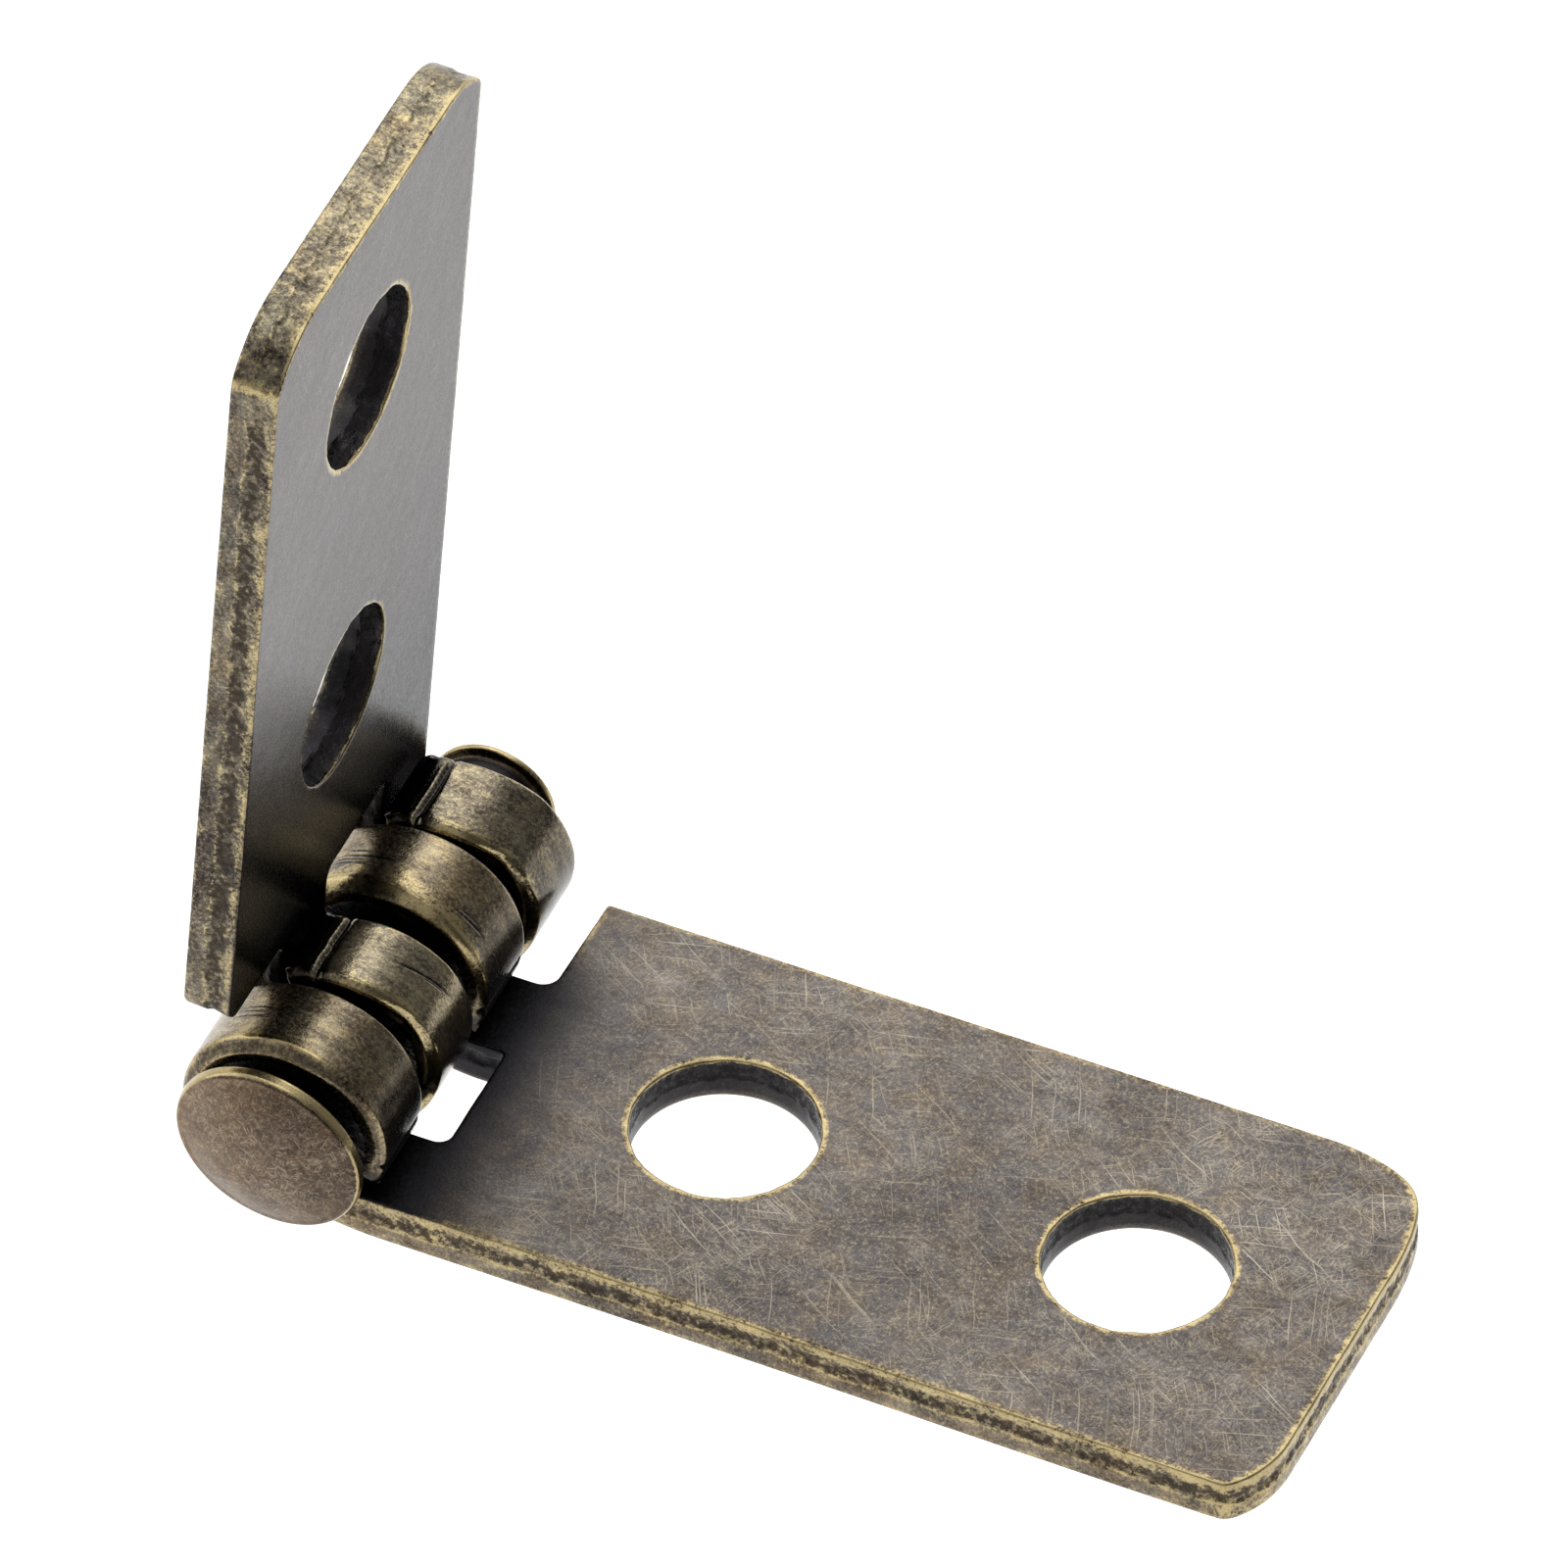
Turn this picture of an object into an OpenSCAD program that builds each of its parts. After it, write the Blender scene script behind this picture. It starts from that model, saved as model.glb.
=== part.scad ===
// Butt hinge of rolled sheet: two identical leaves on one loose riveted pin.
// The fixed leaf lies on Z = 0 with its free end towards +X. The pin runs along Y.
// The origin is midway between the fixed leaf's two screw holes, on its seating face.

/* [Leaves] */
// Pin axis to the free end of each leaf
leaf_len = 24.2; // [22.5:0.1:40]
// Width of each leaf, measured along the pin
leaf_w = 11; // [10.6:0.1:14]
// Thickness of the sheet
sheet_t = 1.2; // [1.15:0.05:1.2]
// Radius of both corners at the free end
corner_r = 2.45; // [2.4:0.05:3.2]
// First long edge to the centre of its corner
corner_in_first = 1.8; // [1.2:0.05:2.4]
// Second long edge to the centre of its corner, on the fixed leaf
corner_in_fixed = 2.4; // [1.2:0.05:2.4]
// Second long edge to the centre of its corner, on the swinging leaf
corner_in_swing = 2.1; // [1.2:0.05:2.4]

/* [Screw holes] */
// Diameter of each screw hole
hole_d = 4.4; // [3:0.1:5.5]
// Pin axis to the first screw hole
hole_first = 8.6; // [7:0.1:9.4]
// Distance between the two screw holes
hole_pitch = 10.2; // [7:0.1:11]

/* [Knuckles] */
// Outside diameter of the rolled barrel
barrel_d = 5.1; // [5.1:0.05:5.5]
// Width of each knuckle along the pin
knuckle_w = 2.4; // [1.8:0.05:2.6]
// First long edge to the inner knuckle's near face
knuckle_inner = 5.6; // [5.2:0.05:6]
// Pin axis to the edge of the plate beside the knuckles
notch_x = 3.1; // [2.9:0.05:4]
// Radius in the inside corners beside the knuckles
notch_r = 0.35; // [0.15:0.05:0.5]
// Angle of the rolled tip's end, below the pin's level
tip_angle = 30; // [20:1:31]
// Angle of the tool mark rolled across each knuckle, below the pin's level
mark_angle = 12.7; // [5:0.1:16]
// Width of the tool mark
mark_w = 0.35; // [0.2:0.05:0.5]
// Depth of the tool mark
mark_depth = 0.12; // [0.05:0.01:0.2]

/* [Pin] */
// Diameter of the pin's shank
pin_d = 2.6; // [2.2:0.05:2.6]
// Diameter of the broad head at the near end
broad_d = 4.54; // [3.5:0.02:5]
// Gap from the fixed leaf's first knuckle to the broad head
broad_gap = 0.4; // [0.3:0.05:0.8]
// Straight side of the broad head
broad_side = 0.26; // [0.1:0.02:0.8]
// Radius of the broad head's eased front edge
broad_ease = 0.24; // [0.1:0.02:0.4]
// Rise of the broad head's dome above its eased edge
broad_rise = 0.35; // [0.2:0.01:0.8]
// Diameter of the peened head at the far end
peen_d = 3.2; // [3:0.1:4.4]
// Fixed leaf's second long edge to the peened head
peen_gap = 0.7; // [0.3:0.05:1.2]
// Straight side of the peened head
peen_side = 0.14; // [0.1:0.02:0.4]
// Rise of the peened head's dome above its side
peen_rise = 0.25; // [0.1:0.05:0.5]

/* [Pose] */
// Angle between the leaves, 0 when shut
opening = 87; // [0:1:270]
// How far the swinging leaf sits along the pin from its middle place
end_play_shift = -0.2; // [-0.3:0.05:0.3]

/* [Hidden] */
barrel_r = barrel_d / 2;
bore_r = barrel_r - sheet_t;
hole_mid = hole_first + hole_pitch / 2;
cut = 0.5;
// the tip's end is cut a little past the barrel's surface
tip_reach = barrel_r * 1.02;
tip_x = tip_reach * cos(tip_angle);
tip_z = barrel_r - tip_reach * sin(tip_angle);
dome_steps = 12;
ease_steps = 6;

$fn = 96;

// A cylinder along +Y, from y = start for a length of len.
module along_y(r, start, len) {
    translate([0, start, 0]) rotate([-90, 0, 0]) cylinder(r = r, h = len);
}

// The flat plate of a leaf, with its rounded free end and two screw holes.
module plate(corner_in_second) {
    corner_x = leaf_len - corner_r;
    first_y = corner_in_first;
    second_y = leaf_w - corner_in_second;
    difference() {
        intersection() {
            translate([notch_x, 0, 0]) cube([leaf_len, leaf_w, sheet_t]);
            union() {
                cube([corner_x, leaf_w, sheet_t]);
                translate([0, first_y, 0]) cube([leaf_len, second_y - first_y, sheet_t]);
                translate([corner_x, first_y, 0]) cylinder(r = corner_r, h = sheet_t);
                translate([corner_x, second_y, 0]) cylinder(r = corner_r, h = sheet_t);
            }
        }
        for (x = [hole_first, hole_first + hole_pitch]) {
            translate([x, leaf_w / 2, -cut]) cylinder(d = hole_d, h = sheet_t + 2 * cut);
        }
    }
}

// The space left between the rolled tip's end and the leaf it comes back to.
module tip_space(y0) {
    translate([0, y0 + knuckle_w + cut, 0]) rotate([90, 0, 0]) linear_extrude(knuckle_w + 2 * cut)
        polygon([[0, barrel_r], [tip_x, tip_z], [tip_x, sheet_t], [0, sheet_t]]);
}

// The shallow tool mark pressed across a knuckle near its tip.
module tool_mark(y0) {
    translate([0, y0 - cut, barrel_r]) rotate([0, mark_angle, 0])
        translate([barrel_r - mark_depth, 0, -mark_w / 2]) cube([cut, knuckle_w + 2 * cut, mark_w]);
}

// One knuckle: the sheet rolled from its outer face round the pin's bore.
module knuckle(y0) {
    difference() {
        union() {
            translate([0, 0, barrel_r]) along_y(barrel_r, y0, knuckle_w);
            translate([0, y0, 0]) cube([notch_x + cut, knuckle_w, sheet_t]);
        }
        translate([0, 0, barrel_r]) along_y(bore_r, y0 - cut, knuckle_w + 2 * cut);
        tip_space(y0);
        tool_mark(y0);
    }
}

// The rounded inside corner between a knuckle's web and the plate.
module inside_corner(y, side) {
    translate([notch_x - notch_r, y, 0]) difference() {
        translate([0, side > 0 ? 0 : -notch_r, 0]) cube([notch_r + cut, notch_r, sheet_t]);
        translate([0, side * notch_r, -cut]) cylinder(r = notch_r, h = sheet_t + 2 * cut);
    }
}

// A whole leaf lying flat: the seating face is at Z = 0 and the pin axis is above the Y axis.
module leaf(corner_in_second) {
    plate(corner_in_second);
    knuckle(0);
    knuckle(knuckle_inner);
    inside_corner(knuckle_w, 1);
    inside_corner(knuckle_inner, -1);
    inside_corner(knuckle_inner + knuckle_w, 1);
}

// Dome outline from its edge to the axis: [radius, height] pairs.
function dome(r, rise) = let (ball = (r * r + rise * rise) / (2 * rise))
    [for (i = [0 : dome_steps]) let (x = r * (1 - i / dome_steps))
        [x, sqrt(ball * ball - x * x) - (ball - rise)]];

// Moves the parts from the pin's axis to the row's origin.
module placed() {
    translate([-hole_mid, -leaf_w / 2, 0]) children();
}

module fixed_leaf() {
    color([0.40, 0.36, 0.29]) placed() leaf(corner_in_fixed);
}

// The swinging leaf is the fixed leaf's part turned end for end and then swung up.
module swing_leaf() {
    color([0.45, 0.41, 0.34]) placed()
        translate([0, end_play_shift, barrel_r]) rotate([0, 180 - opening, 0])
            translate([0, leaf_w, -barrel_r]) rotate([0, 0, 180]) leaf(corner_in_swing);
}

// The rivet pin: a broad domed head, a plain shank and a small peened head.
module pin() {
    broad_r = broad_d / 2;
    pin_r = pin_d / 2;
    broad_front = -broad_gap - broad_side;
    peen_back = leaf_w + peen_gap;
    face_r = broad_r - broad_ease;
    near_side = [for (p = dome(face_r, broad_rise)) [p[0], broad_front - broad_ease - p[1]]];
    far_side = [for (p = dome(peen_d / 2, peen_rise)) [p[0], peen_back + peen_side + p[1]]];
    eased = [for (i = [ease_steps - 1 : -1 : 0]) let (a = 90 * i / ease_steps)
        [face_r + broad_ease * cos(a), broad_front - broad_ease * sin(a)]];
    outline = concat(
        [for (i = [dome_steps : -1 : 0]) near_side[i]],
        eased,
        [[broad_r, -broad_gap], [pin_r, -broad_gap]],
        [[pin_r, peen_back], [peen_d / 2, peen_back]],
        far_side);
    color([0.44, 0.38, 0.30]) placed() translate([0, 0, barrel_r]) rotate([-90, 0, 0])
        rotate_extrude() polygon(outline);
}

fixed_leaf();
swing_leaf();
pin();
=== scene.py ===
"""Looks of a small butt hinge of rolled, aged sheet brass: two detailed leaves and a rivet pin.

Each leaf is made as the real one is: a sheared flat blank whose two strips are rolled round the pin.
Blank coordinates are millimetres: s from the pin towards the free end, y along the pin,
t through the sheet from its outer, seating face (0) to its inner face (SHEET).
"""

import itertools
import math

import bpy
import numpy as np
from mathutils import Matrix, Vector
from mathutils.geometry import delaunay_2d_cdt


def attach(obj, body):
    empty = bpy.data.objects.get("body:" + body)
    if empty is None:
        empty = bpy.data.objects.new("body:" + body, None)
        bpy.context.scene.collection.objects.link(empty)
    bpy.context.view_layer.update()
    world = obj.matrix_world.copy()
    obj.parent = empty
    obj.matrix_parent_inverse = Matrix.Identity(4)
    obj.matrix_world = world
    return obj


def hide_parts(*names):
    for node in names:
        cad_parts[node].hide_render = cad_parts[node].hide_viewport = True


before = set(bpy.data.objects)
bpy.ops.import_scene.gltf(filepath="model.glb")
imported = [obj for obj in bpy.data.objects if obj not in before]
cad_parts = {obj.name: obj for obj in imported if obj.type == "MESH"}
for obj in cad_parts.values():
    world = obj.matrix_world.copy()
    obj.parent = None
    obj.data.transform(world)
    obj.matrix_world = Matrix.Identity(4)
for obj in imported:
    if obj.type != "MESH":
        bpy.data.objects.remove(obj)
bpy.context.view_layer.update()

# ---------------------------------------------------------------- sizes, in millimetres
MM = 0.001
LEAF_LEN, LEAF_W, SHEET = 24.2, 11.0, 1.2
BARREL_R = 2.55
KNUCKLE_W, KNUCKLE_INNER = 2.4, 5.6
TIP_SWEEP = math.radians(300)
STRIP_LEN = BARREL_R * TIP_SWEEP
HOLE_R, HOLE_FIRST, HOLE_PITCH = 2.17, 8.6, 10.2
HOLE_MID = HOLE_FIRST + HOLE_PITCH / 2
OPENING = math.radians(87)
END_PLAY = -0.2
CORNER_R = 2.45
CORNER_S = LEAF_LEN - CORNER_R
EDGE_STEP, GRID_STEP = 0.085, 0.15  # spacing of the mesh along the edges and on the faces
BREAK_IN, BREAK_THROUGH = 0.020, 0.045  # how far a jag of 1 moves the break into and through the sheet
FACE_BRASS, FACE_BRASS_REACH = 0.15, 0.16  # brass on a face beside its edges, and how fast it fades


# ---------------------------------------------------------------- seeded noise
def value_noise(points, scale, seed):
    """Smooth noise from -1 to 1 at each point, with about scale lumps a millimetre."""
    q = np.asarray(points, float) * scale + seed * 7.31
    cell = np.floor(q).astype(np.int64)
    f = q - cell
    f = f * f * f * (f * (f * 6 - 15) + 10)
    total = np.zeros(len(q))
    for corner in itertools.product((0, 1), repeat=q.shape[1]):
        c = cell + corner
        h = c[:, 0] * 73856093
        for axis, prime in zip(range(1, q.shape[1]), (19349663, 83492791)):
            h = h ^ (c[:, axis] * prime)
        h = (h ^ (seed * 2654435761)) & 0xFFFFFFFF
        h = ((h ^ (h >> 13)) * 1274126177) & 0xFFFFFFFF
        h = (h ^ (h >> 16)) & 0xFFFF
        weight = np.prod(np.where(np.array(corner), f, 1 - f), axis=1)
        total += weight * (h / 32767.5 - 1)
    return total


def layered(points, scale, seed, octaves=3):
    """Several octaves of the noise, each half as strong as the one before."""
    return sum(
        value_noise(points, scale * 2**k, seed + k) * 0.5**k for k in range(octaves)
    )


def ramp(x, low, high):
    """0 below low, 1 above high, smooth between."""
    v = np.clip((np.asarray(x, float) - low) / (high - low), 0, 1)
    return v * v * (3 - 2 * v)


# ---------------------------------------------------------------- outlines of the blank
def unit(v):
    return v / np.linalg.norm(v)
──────
Job: Make an exact transcription of the lines from the line with "small peened head." through the line with "bpy.context.scene.collection.objects.link(empty)", inclusive, omitting all others.

Solution for this problem:
// The rivet pin: a broad domed head, a plain shank and a small peened head.
module pin() {
    broad_r = broad_d / 2;
    pin_r = pin_d / 2;
    broad_front = -broad_gap - broad_side;
    peen_back = leaf_w + peen_gap;
    face_r = broad_r - broad_ease;
    near_side = [for (p = dome(face_r, broad_rise)) [p[0], broad_front - broad_ease - p[1]]];
    far_side = [for (p = dome(peen_d / 2, peen_rise)) [p[0], peen_back + peen_side + p[1]]];
    eased = [for (i = [ease_steps - 1 : -1 : 0]) let (a = 90 * i / ease_steps)
        [face_r + broad_ease * cos(a), broad_front - broad_ease * sin(a)]];
    outline = concat(
        [for (i = [dome_steps : -1 : 0]) near_side[i]],
        eased,
        [[broad_r, -broad_gap], [pin_r, -broad_gap]],
        [[pin_r, peen_back], [peen_d / 2, peen_back]],
        far_side);
    color([0.44, 0.38, 0.30]) placed() translate([0, 0, barrel_r]) rotate([-90, 0, 0])
        rotate_extrude() polygon(outline);
}

fixed_leaf();
swing_leaf();
pin();
=== scene.py ===
"""Looks of a small butt hinge of rolled, aged sheet brass: two detailed leaves and a rivet pin.

Each leaf is made as the real one is: a sheared flat blank whose two strips are rolled round the pin.
Blank coordinates are millimetres: s from the pin towards the free end, y along the pin,
t through the sheet from its outer, seating face (0) to its inner face (SHEET).
"""

import itertools
import math

import bpy
import numpy as np
from mathutils import Matrix, Vector
from mathutils.geometry import delaunay_2d_cdt


def attach(obj, body):
    empty = bpy.data.objects.get("body:" + body)
    if empty is None:
        empty = bpy.data.objects.new("body:" + body, None)
        bpy.context.scene.collection.objects.link(empty)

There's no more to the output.